**WORK INSTRUCTIONS**:
Reproduce, word for word, every line from the first one down to the line containing "return AT_GAUGE * (shaft", and nothing else.

# start of GIVEN DATA

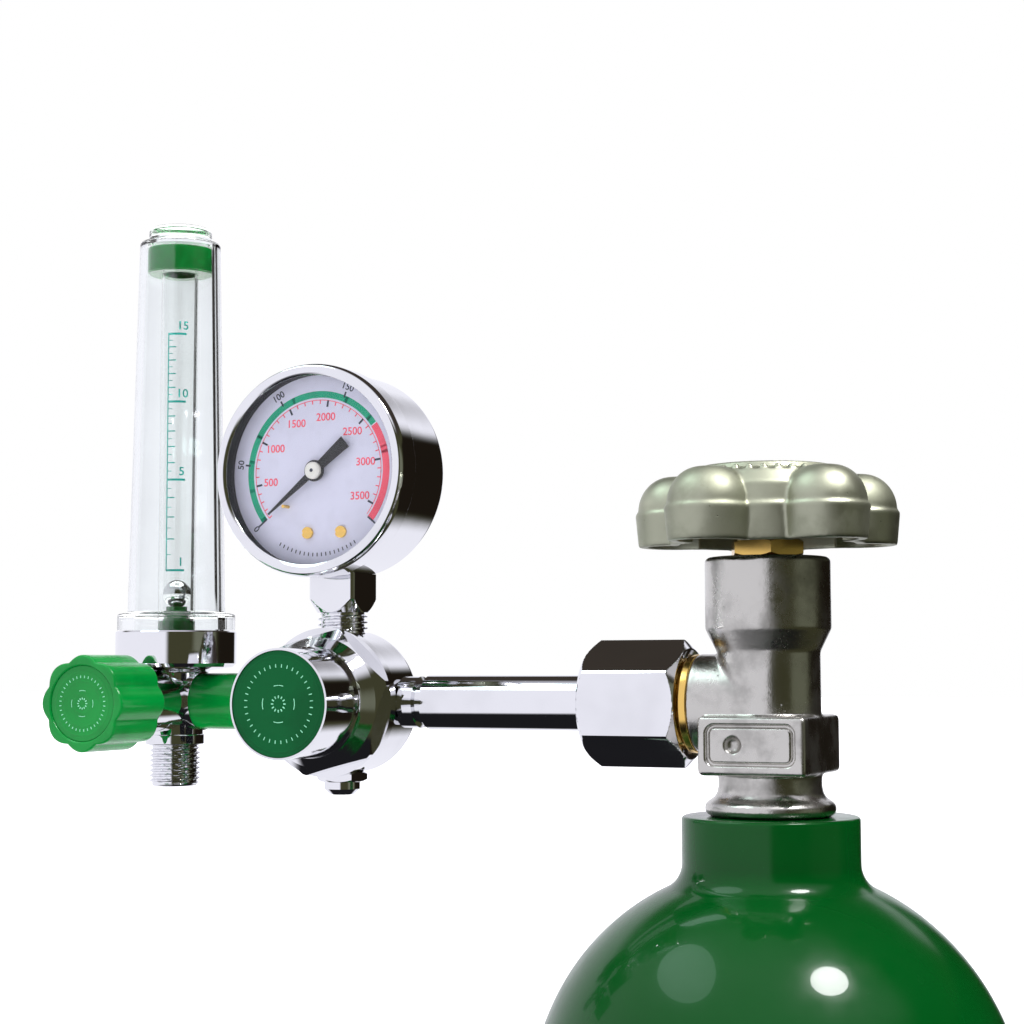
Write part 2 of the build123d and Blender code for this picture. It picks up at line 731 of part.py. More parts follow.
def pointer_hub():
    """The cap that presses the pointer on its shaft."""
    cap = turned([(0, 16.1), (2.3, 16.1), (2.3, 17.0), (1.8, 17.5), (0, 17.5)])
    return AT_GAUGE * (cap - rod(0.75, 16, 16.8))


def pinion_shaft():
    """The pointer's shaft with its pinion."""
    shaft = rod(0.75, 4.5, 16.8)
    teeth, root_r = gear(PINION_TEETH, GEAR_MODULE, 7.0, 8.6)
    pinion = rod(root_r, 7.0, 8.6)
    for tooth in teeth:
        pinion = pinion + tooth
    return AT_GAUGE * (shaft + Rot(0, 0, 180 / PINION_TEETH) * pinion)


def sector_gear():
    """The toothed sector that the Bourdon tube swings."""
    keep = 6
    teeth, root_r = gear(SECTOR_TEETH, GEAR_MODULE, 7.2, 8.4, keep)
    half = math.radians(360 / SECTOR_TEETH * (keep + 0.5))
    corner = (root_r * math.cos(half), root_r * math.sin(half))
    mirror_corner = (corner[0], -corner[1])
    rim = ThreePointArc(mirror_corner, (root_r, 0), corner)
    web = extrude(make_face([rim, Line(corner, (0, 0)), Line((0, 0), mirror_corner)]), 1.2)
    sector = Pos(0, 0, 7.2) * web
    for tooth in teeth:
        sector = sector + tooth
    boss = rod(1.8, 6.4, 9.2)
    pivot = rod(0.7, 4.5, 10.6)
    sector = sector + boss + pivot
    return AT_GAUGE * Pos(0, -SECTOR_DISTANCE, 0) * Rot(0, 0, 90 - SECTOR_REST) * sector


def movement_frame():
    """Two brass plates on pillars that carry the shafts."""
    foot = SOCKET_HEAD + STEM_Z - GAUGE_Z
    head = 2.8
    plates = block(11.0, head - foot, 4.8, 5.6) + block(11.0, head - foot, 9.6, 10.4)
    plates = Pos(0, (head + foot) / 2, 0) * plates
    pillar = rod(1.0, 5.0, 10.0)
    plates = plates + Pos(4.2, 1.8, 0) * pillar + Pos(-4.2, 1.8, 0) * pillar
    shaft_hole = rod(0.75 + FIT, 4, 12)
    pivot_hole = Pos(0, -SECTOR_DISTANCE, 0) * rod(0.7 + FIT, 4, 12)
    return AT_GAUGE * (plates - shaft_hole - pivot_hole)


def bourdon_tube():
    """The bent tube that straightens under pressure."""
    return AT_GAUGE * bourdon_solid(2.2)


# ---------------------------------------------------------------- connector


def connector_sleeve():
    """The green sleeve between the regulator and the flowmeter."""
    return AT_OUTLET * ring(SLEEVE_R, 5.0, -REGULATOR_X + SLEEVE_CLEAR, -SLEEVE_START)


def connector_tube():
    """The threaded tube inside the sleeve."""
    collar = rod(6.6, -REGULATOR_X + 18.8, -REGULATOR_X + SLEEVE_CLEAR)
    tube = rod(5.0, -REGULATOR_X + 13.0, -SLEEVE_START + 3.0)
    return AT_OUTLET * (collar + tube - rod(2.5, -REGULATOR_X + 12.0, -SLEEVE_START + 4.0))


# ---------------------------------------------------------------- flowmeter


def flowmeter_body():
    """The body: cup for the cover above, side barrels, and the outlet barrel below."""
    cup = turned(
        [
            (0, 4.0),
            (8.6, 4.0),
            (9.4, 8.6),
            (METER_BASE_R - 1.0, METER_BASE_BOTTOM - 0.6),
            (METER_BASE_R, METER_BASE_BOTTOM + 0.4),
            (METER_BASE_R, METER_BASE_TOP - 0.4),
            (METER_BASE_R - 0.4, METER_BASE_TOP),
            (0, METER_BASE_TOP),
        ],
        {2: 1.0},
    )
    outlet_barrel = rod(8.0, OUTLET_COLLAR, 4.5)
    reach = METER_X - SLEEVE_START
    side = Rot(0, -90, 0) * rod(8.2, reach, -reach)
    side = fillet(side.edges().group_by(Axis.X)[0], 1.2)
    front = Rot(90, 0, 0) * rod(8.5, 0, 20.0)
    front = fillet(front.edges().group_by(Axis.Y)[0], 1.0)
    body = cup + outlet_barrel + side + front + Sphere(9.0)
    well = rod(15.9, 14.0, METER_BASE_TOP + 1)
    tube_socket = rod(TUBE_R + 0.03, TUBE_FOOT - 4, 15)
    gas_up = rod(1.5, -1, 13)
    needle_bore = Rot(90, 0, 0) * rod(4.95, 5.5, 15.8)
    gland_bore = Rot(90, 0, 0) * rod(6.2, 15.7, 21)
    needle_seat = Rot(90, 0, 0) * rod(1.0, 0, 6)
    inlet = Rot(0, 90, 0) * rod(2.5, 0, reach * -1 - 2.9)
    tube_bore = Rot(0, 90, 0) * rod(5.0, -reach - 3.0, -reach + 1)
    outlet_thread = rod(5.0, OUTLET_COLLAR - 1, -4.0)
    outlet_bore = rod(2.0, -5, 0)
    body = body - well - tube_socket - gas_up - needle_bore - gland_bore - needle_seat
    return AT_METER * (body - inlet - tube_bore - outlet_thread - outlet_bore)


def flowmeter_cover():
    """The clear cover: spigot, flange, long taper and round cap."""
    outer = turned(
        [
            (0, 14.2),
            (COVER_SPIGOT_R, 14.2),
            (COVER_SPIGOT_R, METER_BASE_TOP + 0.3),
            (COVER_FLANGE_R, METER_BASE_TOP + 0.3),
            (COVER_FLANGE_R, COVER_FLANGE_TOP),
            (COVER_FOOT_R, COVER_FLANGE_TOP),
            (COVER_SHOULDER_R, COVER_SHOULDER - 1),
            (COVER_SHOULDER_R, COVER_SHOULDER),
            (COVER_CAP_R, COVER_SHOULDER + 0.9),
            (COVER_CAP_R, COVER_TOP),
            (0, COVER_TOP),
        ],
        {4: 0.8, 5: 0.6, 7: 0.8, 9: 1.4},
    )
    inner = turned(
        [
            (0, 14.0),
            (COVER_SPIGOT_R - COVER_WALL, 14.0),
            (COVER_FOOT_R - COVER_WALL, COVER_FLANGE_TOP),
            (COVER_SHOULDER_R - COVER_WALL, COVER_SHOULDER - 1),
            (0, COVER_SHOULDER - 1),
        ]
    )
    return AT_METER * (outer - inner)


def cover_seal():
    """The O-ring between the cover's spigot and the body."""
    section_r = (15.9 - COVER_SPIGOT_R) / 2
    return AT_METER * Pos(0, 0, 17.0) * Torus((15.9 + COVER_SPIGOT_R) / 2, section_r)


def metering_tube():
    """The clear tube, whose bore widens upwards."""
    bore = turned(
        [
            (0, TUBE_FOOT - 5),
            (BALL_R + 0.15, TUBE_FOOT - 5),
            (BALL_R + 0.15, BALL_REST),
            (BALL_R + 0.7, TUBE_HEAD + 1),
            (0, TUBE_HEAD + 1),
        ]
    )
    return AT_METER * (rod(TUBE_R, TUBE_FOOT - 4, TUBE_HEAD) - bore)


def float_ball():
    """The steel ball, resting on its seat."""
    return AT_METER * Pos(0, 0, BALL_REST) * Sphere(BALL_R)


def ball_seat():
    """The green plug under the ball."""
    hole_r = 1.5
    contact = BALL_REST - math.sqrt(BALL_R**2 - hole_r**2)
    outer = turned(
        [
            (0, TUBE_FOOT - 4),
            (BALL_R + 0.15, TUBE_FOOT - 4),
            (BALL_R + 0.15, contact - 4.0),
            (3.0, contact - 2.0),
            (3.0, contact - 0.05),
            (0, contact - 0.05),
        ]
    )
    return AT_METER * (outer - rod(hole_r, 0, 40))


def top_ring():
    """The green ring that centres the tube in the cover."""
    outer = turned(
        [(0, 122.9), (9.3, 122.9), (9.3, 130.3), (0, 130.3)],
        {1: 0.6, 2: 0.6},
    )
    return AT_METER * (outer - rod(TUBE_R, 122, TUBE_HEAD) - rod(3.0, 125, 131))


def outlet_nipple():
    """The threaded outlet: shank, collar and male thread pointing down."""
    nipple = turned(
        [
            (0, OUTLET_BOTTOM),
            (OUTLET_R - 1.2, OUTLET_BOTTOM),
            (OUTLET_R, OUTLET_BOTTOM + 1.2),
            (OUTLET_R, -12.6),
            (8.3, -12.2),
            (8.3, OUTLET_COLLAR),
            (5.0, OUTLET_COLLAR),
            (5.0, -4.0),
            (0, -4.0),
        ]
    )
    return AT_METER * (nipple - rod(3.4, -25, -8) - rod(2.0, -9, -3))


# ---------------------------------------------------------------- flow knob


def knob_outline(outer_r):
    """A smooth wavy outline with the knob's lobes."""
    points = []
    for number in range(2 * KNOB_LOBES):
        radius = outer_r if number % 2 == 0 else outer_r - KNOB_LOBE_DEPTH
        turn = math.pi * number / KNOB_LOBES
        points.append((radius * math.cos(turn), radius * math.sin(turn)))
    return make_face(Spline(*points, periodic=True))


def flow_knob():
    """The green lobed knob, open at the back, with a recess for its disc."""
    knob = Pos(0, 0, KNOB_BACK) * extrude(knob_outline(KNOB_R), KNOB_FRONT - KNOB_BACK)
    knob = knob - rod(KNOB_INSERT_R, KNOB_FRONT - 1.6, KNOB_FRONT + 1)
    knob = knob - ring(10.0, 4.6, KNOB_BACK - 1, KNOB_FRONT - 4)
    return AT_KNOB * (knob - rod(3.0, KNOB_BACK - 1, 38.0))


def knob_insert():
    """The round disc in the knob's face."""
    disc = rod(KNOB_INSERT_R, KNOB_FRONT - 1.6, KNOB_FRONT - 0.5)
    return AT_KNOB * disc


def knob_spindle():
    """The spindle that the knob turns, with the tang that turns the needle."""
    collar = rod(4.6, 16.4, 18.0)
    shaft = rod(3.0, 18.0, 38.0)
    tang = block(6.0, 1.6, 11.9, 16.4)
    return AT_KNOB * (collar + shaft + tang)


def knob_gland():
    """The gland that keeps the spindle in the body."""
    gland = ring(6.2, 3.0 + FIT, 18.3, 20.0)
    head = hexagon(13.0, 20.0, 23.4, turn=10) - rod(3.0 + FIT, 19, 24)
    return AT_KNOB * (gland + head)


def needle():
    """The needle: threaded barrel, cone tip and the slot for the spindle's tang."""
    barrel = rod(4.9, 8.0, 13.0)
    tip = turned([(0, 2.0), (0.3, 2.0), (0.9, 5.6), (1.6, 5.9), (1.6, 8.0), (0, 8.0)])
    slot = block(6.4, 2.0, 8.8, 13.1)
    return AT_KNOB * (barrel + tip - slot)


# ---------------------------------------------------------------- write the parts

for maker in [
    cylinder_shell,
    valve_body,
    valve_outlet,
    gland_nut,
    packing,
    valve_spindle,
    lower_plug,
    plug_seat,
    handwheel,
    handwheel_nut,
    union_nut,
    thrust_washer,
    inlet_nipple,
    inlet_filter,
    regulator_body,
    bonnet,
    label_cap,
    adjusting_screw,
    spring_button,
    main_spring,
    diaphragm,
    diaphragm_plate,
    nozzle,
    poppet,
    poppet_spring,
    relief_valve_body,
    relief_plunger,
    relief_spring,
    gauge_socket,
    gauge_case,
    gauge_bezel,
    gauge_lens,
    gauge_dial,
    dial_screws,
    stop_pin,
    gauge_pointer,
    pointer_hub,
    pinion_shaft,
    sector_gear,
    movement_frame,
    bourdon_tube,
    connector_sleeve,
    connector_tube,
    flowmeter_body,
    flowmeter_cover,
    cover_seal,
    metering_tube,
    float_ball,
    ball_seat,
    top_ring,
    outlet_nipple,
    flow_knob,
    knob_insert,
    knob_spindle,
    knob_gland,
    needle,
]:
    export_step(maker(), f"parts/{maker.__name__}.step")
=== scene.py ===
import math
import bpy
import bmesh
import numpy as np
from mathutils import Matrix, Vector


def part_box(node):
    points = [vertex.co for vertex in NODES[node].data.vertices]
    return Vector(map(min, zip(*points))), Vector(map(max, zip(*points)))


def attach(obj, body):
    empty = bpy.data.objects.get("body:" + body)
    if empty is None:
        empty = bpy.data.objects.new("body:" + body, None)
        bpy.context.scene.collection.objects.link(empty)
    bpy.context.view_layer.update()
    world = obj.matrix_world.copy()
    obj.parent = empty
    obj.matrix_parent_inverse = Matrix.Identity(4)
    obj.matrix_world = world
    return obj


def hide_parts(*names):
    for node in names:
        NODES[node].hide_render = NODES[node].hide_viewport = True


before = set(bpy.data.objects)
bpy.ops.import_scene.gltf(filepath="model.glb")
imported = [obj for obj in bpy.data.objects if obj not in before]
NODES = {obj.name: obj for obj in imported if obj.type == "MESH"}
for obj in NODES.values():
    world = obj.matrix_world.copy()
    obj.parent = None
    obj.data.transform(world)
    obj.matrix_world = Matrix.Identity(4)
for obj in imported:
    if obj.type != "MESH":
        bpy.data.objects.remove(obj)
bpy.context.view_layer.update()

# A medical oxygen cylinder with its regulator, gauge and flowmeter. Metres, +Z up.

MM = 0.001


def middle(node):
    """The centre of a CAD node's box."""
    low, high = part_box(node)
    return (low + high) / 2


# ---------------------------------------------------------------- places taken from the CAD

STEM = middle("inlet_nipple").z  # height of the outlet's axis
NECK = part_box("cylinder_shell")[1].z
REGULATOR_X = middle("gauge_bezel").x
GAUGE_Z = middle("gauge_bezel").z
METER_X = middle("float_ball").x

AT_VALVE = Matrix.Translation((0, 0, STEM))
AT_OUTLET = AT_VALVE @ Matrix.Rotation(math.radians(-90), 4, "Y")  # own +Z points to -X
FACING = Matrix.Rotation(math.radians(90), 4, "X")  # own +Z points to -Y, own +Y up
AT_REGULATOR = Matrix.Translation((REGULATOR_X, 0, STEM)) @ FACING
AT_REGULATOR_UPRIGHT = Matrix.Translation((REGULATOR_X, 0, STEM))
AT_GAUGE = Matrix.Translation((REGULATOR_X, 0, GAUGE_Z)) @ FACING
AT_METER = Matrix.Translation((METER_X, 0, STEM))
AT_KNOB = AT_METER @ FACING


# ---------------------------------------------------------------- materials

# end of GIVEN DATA

**PROBLEM SOLUTION**:
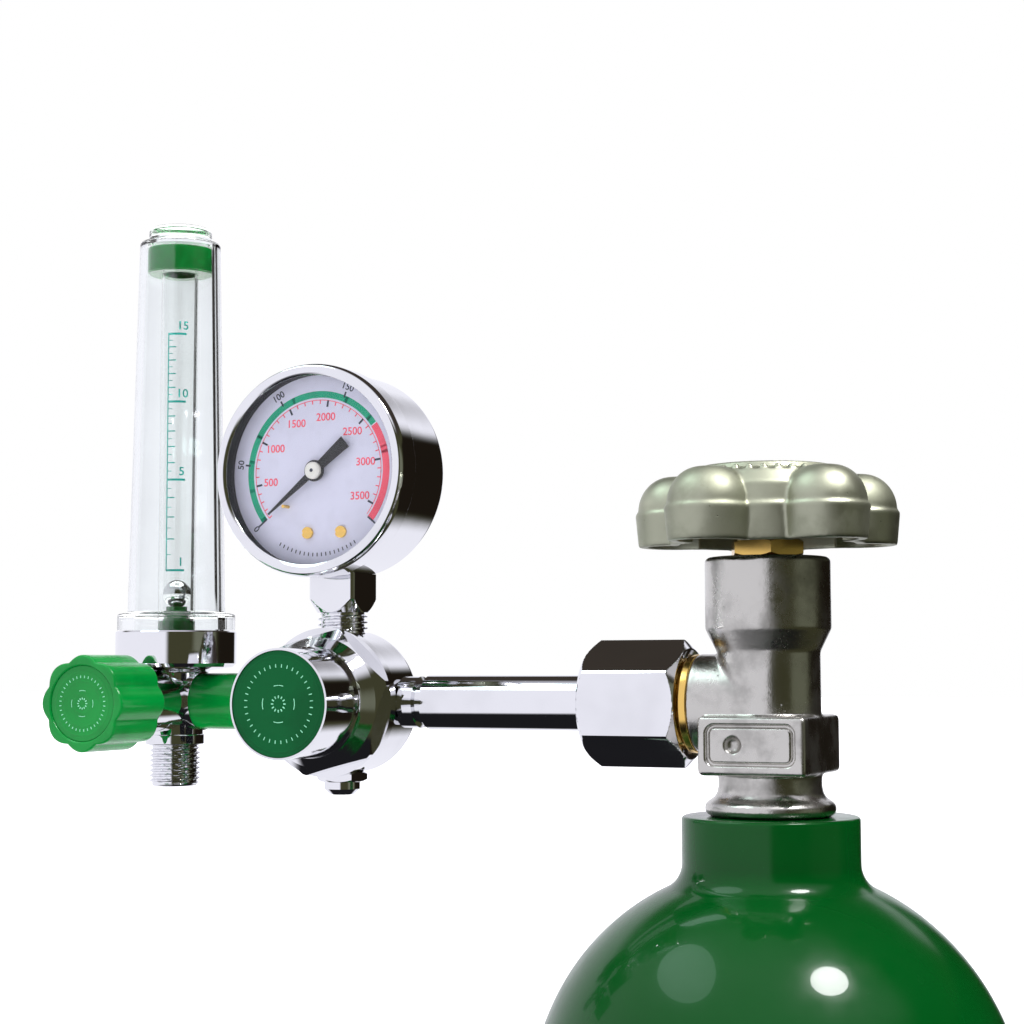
Write part 2 of the build123d and Blender code for this picture. It picks up at line 731 of part.py. More parts follow.
def pointer_hub():
    """The cap that presses the pointer on its shaft."""
    cap = turned([(0, 16.1), (2.3, 16.1), (2.3, 17.0), (1.8, 17.5), (0, 17.5)])
    return AT_GAUGE * (cap - rod(0.75, 16, 16.8))


def pinion_shaft():
    """The pointer's shaft with its pinion."""
    shaft = rod(0.75, 4.5, 16.8)
    teeth, root_r = gear(PINION_TEETH, GEAR_MODULE, 7.0, 8.6)
    pinion = rod(root_r, 7.0, 8.6)
    for tooth in teeth:
        pinion = pinion + tooth
    return AT_GAUGE * (shaft + Rot(0, 0, 180 / PINION_TEETH) * pinion)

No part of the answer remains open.